• _Goal_: Beginning at the first line of the data, print each line exactly, stopping after the line that contains "return low, high".

>> begin Given entries

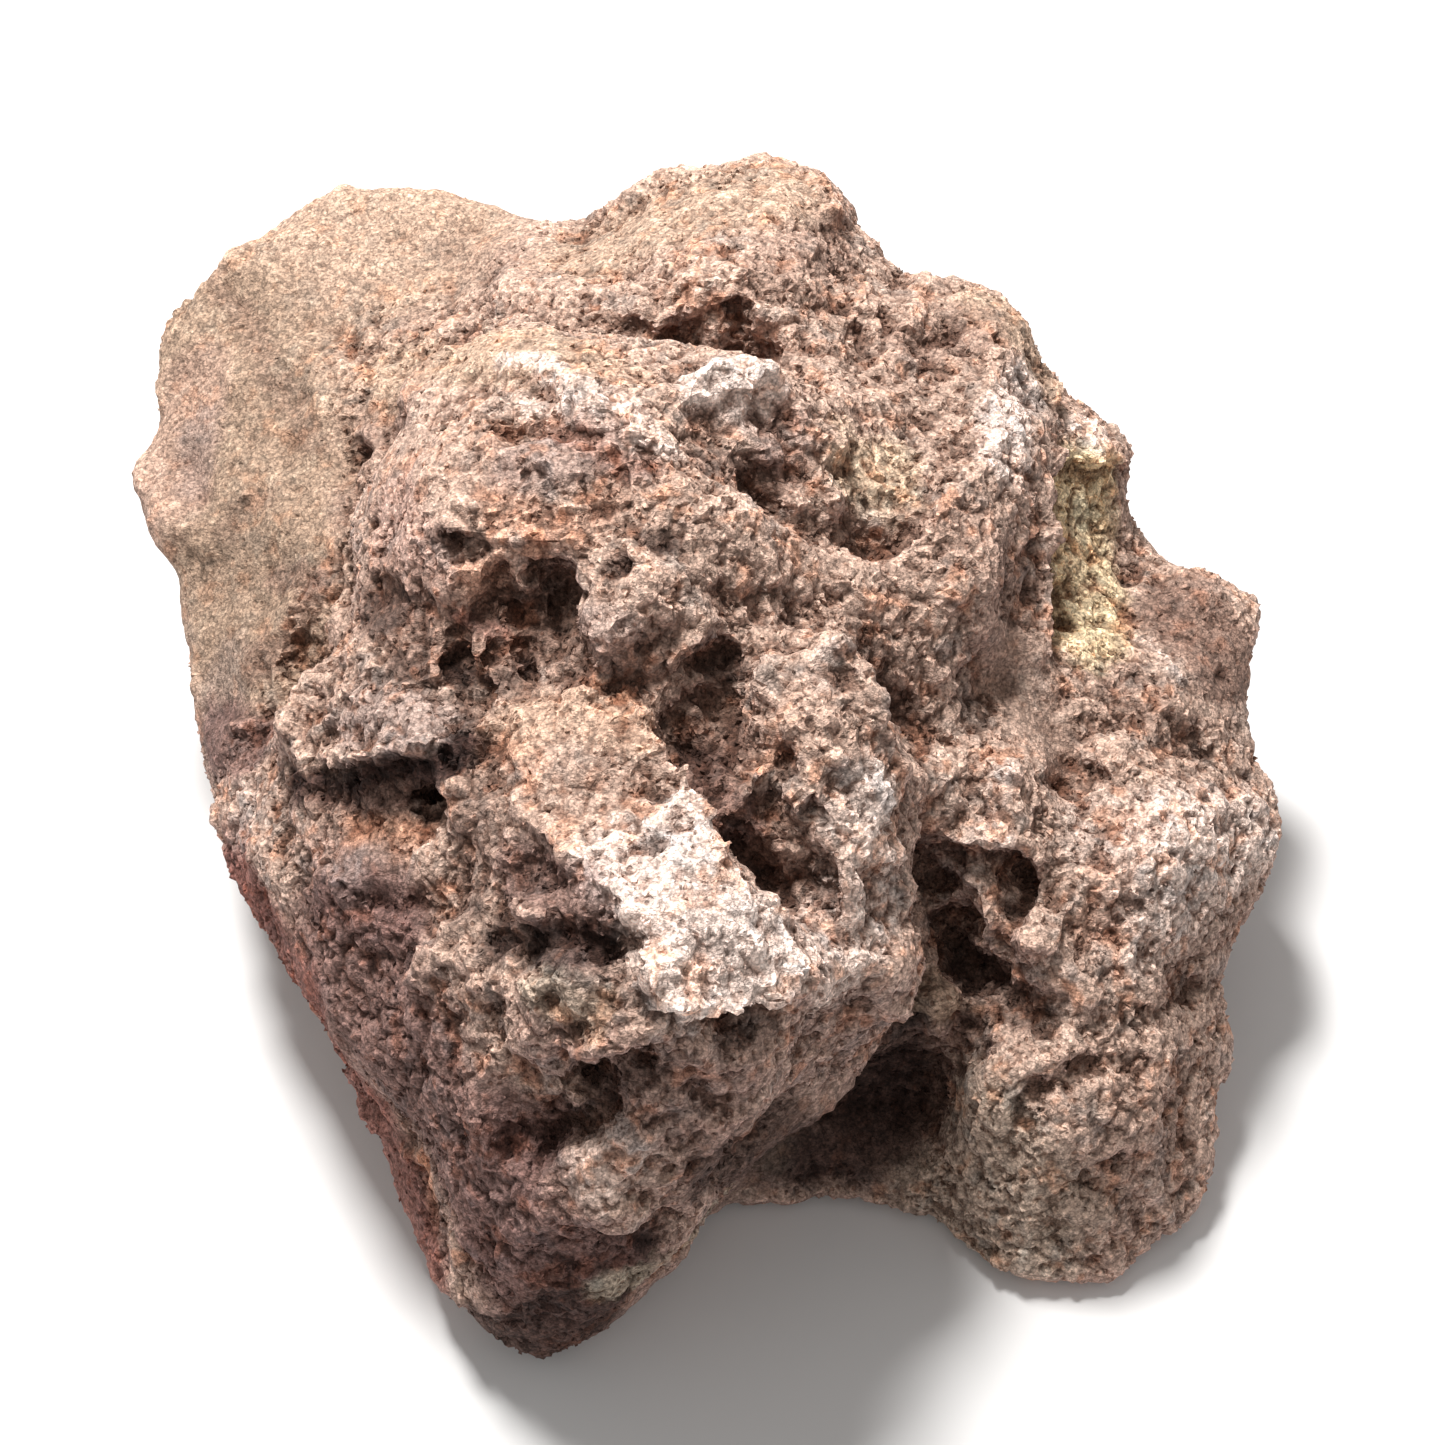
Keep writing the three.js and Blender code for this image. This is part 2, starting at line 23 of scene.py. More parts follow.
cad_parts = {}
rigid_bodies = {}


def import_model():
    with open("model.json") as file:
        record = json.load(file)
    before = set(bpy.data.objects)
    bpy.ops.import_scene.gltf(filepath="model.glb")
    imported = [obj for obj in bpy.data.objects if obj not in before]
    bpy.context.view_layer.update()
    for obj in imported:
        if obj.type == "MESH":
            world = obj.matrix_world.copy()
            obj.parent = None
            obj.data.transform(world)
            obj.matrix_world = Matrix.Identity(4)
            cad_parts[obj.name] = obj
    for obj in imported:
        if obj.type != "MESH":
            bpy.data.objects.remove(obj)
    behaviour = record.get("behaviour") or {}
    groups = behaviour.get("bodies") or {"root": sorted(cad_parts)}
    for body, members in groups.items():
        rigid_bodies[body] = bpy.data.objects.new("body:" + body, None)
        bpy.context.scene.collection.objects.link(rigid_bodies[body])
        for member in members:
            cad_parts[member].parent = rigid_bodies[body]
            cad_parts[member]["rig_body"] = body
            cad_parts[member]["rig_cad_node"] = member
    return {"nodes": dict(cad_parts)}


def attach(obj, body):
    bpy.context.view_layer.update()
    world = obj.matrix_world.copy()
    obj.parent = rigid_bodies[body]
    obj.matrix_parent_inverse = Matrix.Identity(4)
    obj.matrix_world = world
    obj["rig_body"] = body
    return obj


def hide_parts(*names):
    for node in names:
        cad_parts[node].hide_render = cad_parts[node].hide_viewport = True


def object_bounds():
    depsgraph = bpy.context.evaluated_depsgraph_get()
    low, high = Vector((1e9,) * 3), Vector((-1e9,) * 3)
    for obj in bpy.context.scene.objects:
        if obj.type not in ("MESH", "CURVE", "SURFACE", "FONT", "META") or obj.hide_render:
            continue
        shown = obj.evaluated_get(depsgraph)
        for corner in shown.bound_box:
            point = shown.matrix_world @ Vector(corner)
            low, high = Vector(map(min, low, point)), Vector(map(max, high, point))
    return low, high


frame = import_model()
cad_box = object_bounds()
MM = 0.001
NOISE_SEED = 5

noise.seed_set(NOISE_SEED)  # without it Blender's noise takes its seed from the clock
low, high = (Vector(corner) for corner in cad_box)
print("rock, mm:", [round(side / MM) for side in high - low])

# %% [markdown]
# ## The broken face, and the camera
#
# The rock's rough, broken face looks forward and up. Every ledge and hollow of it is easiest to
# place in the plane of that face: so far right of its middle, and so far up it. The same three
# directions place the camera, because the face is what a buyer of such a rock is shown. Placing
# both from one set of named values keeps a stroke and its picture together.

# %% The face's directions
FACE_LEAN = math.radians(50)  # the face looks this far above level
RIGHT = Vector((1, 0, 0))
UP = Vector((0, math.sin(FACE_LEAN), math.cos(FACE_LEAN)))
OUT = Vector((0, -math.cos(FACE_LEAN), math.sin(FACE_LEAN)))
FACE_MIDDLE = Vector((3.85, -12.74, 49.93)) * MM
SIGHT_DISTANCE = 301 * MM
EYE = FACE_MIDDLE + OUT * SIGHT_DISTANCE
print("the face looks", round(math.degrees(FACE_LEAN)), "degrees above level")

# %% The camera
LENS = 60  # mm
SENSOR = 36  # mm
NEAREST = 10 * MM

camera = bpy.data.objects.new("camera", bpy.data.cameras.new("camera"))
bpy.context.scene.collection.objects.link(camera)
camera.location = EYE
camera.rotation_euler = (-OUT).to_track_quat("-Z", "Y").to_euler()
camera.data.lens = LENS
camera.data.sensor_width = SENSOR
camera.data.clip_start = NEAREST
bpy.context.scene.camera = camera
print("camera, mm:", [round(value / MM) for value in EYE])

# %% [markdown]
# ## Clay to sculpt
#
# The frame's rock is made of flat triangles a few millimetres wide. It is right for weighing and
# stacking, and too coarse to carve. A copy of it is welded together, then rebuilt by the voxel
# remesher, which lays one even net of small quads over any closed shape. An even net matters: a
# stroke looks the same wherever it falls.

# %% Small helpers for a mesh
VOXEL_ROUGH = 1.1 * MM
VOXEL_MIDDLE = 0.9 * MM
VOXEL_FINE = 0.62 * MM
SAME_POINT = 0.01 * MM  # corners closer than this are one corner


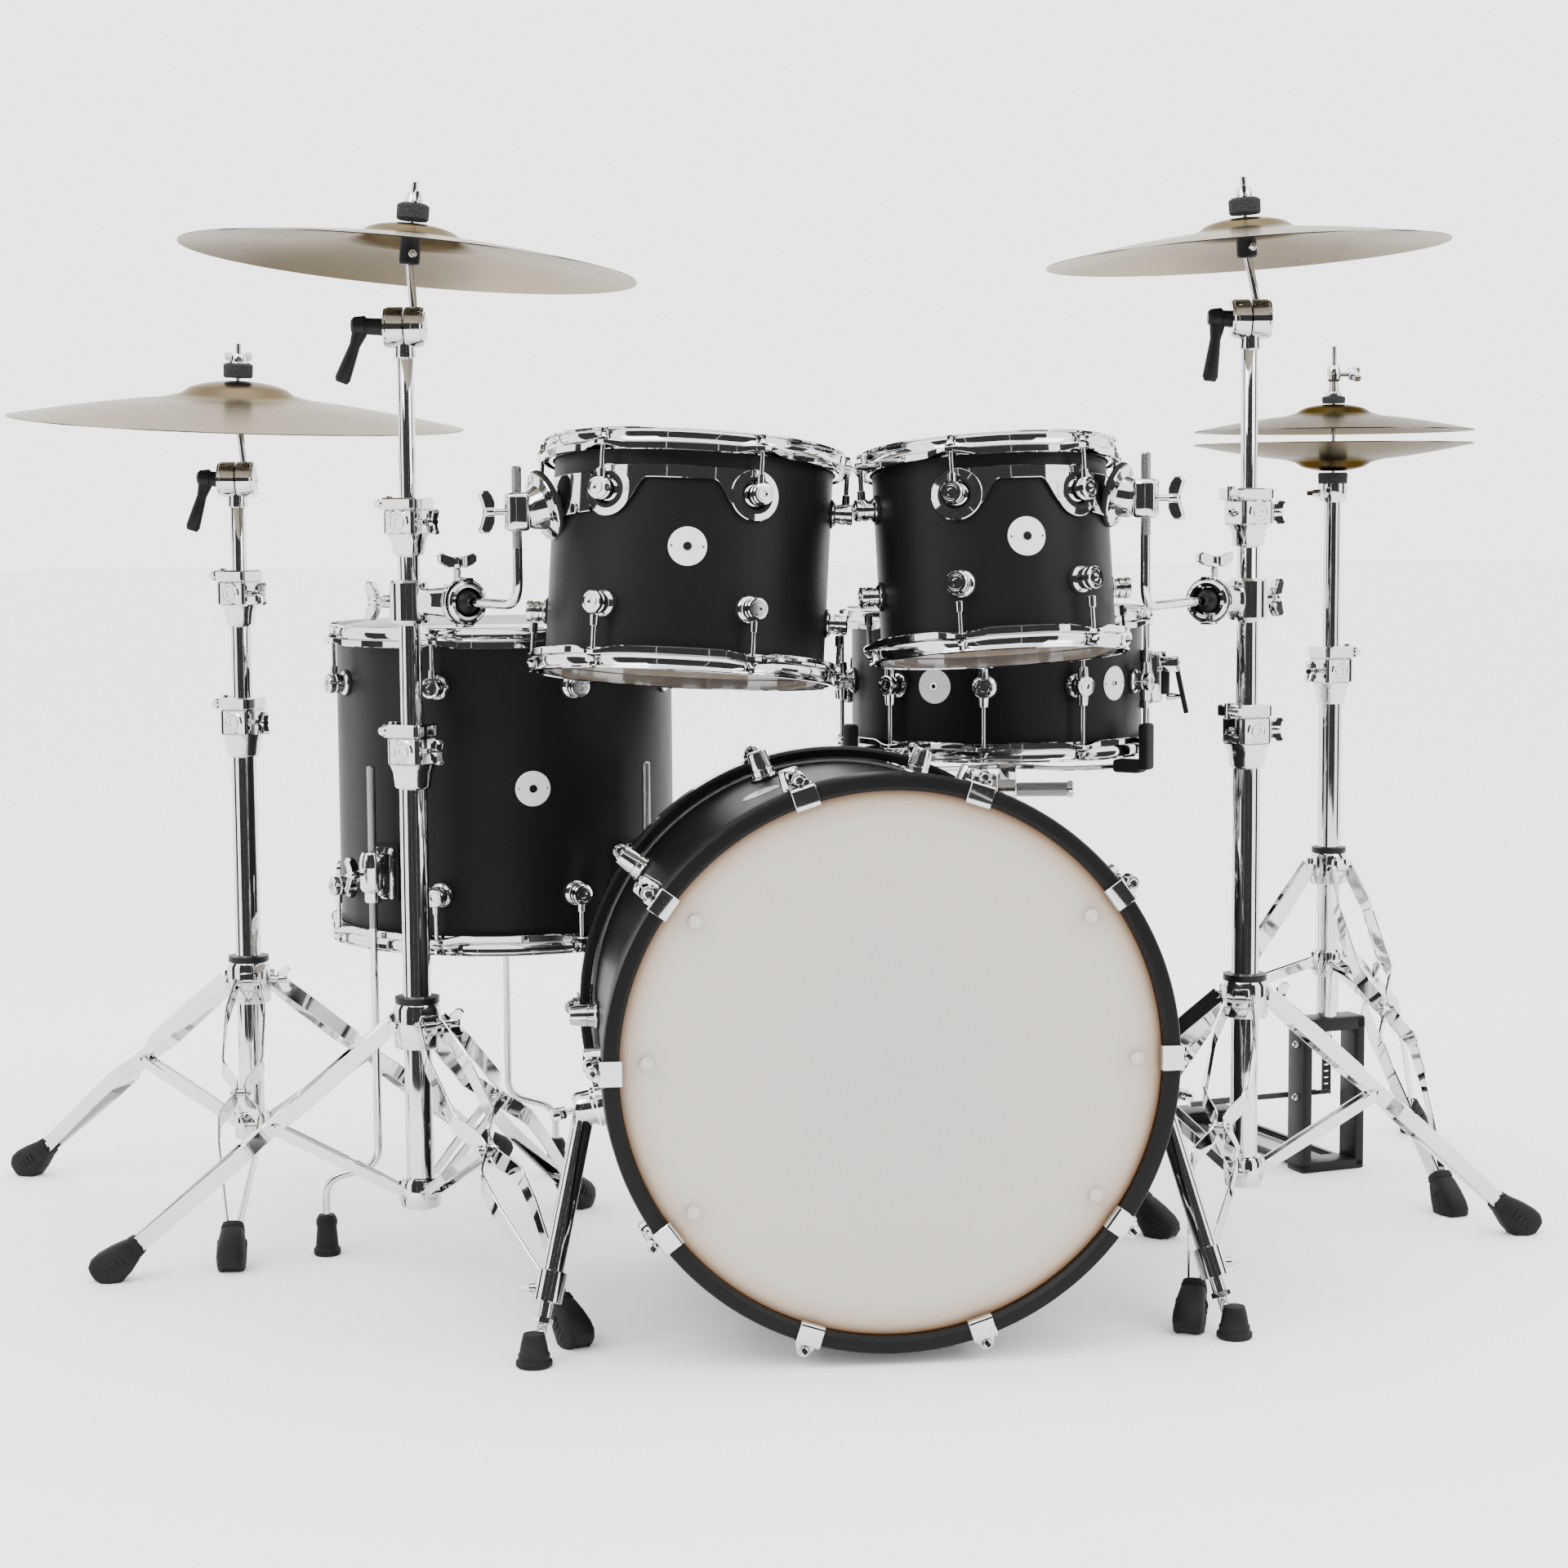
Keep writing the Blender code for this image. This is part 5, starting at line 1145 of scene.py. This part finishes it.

>> end Given entries

• _Solution below_:
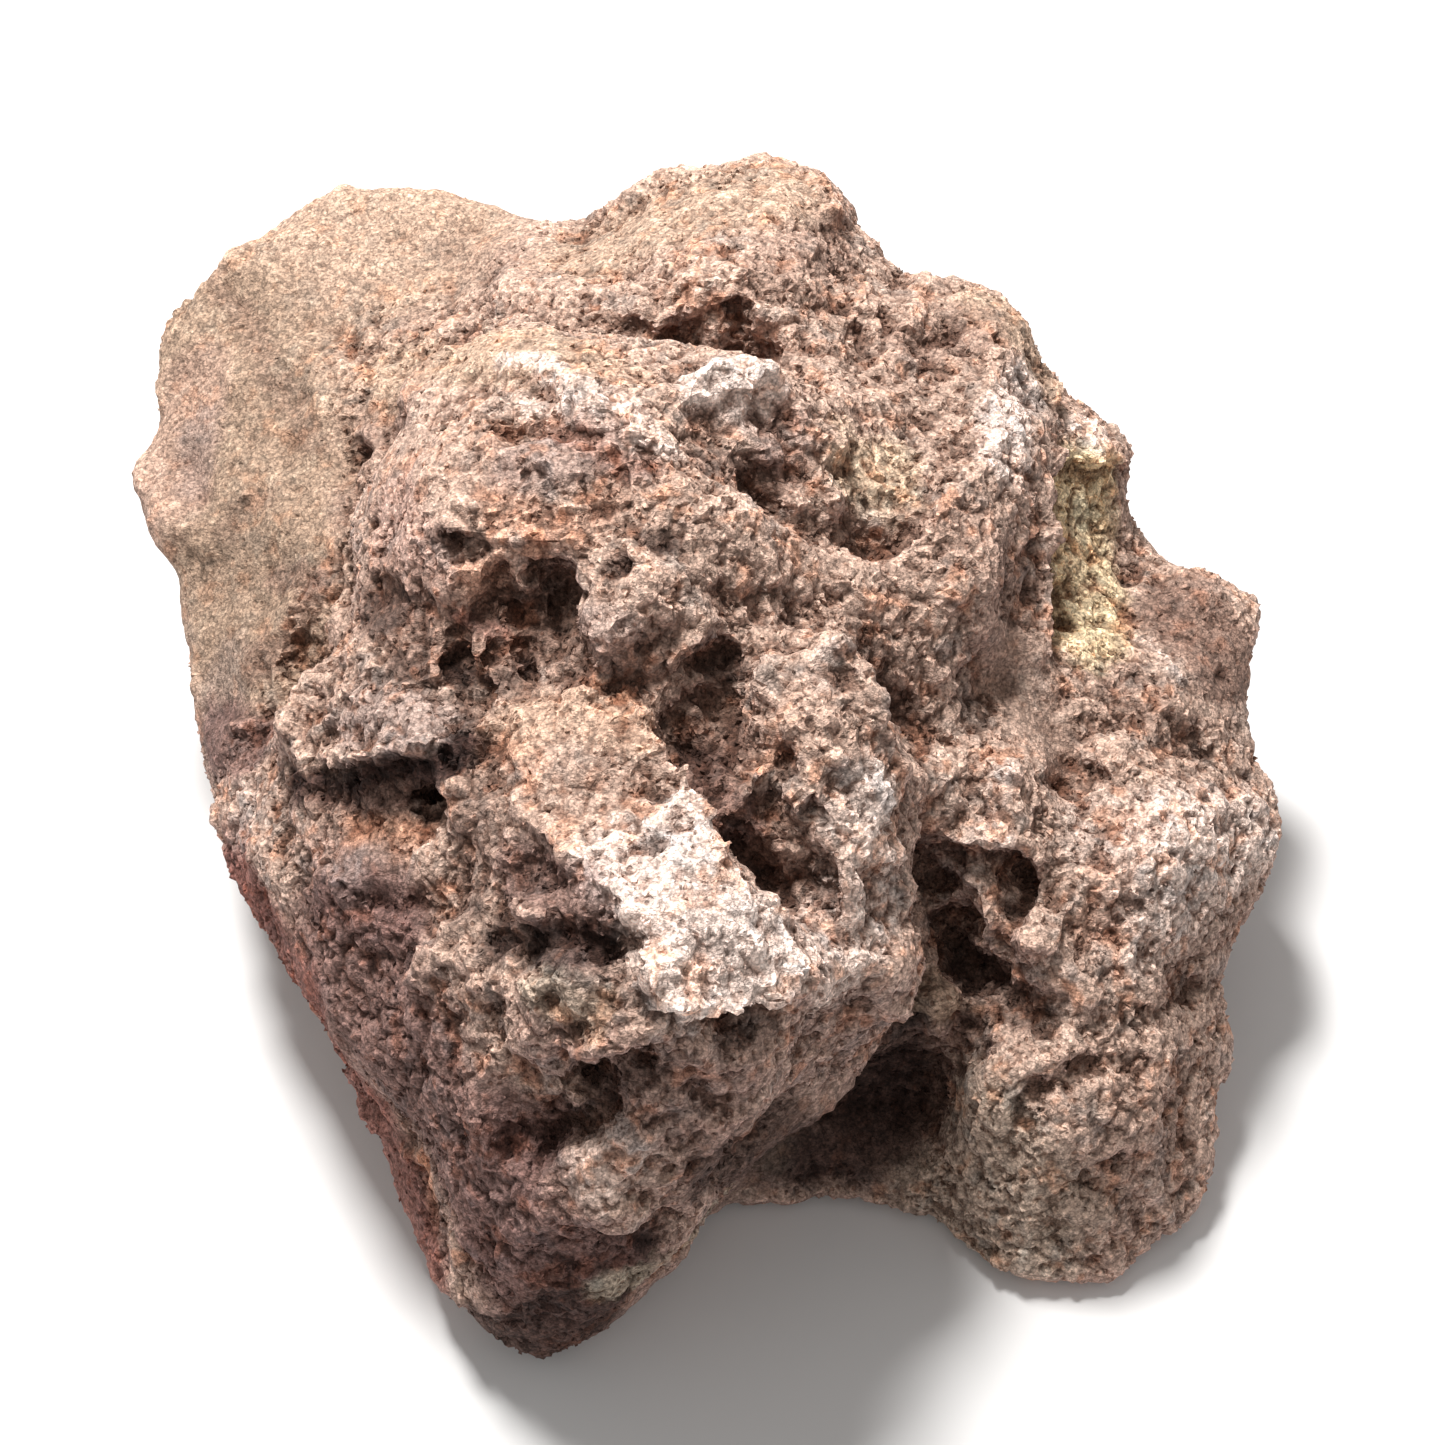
Keep writing the three.js and Blender code for this image. This is part 2, starting at line 23 of scene.py. More parts follow.
cad_parts = {}
rigid_bodies = {}


def import_model():
    with open("model.json") as file:
        record = json.load(file)
    before = set(bpy.data.objects)
    bpy.ops.import_scene.gltf(filepath="model.glb")
    imported = [obj for obj in bpy.data.objects if obj not in before]
    bpy.context.view_layer.update()
    for obj in imported:
        if obj.type == "MESH":
            world = obj.matrix_world.copy()
            obj.parent = None
            obj.data.transform(world)
            obj.matrix_world = Matrix.Identity(4)
            cad_parts[obj.name] = obj
    for obj in imported:
        if obj.type != "MESH":
            bpy.data.objects.remove(obj)
    behaviour = record.get("behaviour") or {}
    groups = behaviour.get("bodies") or {"root": sorted(cad_parts)}
    for body, members in groups.items():
        rigid_bodies[body] = bpy.data.objects.new("body:" + body, None)
        bpy.context.scene.collection.objects.link(rigid_bodies[body])
        for member in members:
            cad_parts[member].parent = rigid_bodies[body]
            cad_parts[member]["rig_body"] = body
            cad_parts[member]["rig_cad_node"] = member
    return {"nodes": dict(cad_parts)}


def attach(obj, body):
    bpy.context.view_layer.update()
    world = obj.matrix_world.copy()
    obj.parent = rigid_bodies[body]
    obj.matrix_parent_inverse = Matrix.Identity(4)
    obj.matrix_world = world
    obj["rig_body"] = body
    return obj


def hide_parts(*names):
    for node in names:
        cad_parts[node].hide_render = cad_parts[node].hide_viewport = True


def object_bounds():
    depsgraph = bpy.context.evaluated_depsgraph_get()
    low, high = Vector((1e9,) * 3), Vector((-1e9,) * 3)
    for obj in bpy.context.scene.objects:
        if obj.type not in ("MESH", "CURVE", "SURFACE", "FONT", "META") or obj.hide_render:
            continue
        shown = obj.evaluated_get(depsgraph)
        for corner in shown.bound_box:
            point = shown.matrix_world @ Vector(corner)
            low, high = Vector(map(min, low, point)), Vector(map(max, high, point))
    return low, high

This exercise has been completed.